While she had Emily in a nursery, the mother was ill at ease. As she continues her monologue, the mother tells of the place where Emily spent time recuperating from red measles. She also says, "It took us eight months to get her released home," a statement which implies that the mother is caring. After Emily is home, sometimes the mother keeps her out of school so that Emily and the other children and she would be all together.
The mother regrets that "there was so little time"; she would like to have had more occasions with Emily. But, always she has had confidence in Emily, glad that she was slow to mature physically so that she missed the
terrible world of youthful competition, of preening and parading, of constant measuring yourself against every other, or envy.

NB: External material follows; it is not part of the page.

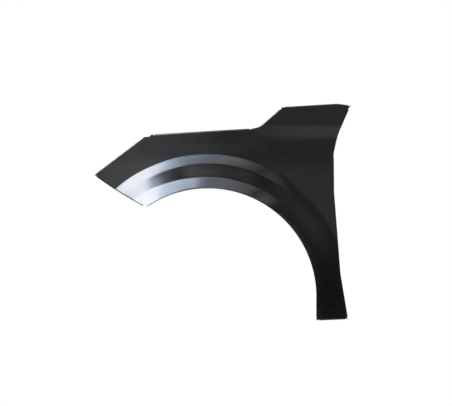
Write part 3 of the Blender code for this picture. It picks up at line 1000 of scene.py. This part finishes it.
    @staticmethod
    def column_places(start: Vector, end: Vector, bow: float, shares: np.ndarray) -> np.ndarray:
        """Lay places on one bowed column of facets.

        Args:
            start: Where the column starts.
            end: Where it ends.
            bow: How far it bows forward, as a share of its length.
            shares: How far along it the places lie.

        Returns:
            A row of x and z for each place.
        """
        way = end - start
        out = outward_of(way)
        s = shares[:, None]
        line = np.array(start)[None, :] + np.array(way)[None, :] * s
        return line + np.array(out)[None, :] * bow * BOW_SLOPE * s * (1 - s)

    def column(
        self, start: Vector, end: Vector, bow: float, stops: list[tuple[float, int]]
    ) -> list[Vector]:
        """Places of one column, on the flare's rows first and then evenly to the outline.

        Args:
            start: Where the column starts at the arch.
            end: Where it ends at the outline.
            bow: How far it bows forward, as a share of its length.
            stops: Distances from the arch that rows keep to, and the rows up to each.

        Returns:
            The column's places in the side view.
        """
        reach = float(self.reaches.arch_distance(end.x, end.y)) * self.fine.ring_room_share
        room = min(1.0, reach / stops[-1][0])
        last, parts = float(self.reaches.arch_distance(start.x, start.y)), []
        for stop, steps in stops:
            parts.append(last + (stop * room - last) * np.arange(1, steps + 1) / steps)
            last = stop * room
        targets = np.concatenate(parts)
        low, high = np.zeros_like(targets), np.ones_like(targets)
        for _ in range(self.fine.halvings):
            middle = (low + high) / 2
            places = self.column_places(start, end, bow, middle)
            near = self.reaches.arch_distance(places[:, 0], places[:, 1]) < targets
            low, high = np.where(near, middle, low), np.where(near, high, middle)
        shares = np.concatenate(([0.0], (low + high) / 2))
        steps = np.arange(1, self.fine.outer_rows + 1) / self.fine.outer_rows
        shares = np.concatenate((shares, shares[-1] + (1 - shares[-1]) * steps))
        return [Vector(place) for place in self.column_places(start, end, bow, shares)]

    def flange_at(self, length: float) -> tuple[Flange | None, float]:
        """Find the outer flange near a length along the outline.

        Args:
            length: The length.

        Returns:
            The flange, and the share of its bend's reach to stay back there.
        """
        for flange, (low, high) in self.spans.items():
            first, last = self.edges[flange]
            if first < length < last:
                shares = (length - first) / (low - first), (last - length) / (last - high)
                return flange, clamp(min(shares))
        return None, 0.0

    def bent(
        self, points: list[Vector], heading: Vector, toward: Vector, radius: float, facets: int
    ) -> None:
        """Carry a section on round a bend.

        Args:
            points: The section so far, which is added to.
            heading: The way it runs now.
            toward: The way it runs after the bend.
            radius: Radius of the painted side.
            facets: Number of facets round the bend.
        """
        side = (toward - heading * toward.dot(heading)).normalized()
        angle = heading.angle(toward)
        start = points[-1]
        for k in range(1, facets + 1):
            swing = angle * k / facets
            way = math.sin(swing) * heading + (1 - math.cos(swing)) * side
            points.append(start + radius * way)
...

Finally, in her motherly love, Emily's mother wonders why the psychologist has had her come in:
She is so lovely. Why did you want me to come in at all? Why were you concerned? She will find her way.
She has the confidence in her child that only a loving mother can. And, while she knows that she has been forced by circumstance to neglect her child by having to place her oldest girl elsewhere while she worked, and has neglected her when her other children were small, Emily's mother has always felt that
all that compounds a human being is so heavy and meaningful in me.
Emily's mother wants her daughter Emily to understand this meaning, as well, telling the psychologist to let her know that she "is more than this dress on the ironing board, helpless before the iron." Emily has worth; she is more than the sum of her experiences. The mother wishes to instill in her daughter a sense of self-worth; for this she is a caring and good mother.